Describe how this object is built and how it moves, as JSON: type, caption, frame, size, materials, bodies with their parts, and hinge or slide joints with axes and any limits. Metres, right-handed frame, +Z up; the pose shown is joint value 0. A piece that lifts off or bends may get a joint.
________________
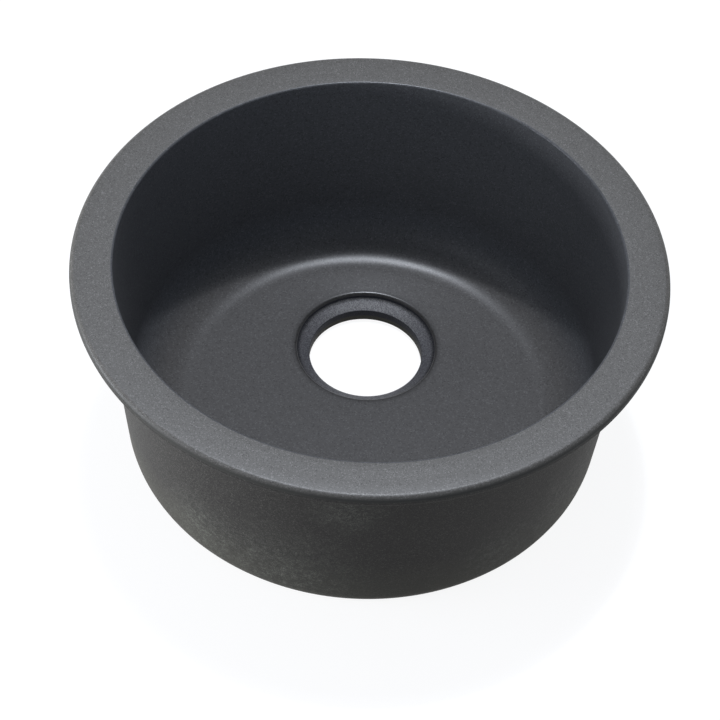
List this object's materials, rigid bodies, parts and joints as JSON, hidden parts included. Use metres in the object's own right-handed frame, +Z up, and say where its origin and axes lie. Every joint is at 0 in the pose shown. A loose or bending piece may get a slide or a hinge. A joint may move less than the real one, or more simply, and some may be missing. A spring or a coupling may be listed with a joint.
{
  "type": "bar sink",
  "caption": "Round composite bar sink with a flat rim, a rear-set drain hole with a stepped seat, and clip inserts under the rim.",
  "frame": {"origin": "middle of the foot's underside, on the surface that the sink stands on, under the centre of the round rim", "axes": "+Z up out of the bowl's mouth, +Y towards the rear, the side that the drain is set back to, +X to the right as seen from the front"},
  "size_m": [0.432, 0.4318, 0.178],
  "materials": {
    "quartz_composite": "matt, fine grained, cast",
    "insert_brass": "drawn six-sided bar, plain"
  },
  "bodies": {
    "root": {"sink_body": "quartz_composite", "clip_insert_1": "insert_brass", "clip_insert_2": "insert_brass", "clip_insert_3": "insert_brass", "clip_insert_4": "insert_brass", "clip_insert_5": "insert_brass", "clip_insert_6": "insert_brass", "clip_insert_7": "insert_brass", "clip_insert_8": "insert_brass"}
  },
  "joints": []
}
________________
- [WHAT YOU SHOULD DO]: From the entries above, select each line containing the string "pose".

- [ANSWER TO THE TASK]:
Describe how this object is built and how it moves, as JSON: type, caption, frame, size, materials, bodies with their parts, and hinge or slide joints with axes and any limits. Metres, right-handed frame, +Z up; the pose shown is joint value 0. A piece that lifts off or bends may get a joint.
List this object's materials, rigid bodies, parts and joints as JSON, hidden parts included. Use metres in the object's own right-handed frame, +Z up, and say where its origin and axes lie. Every joint is at 0 in the pose shown. A loose or bending piece may get a slide or a hinge. A joint may move less than the real one, or more simply, and some may be missing. A spring or a coupling may be listed with a joint.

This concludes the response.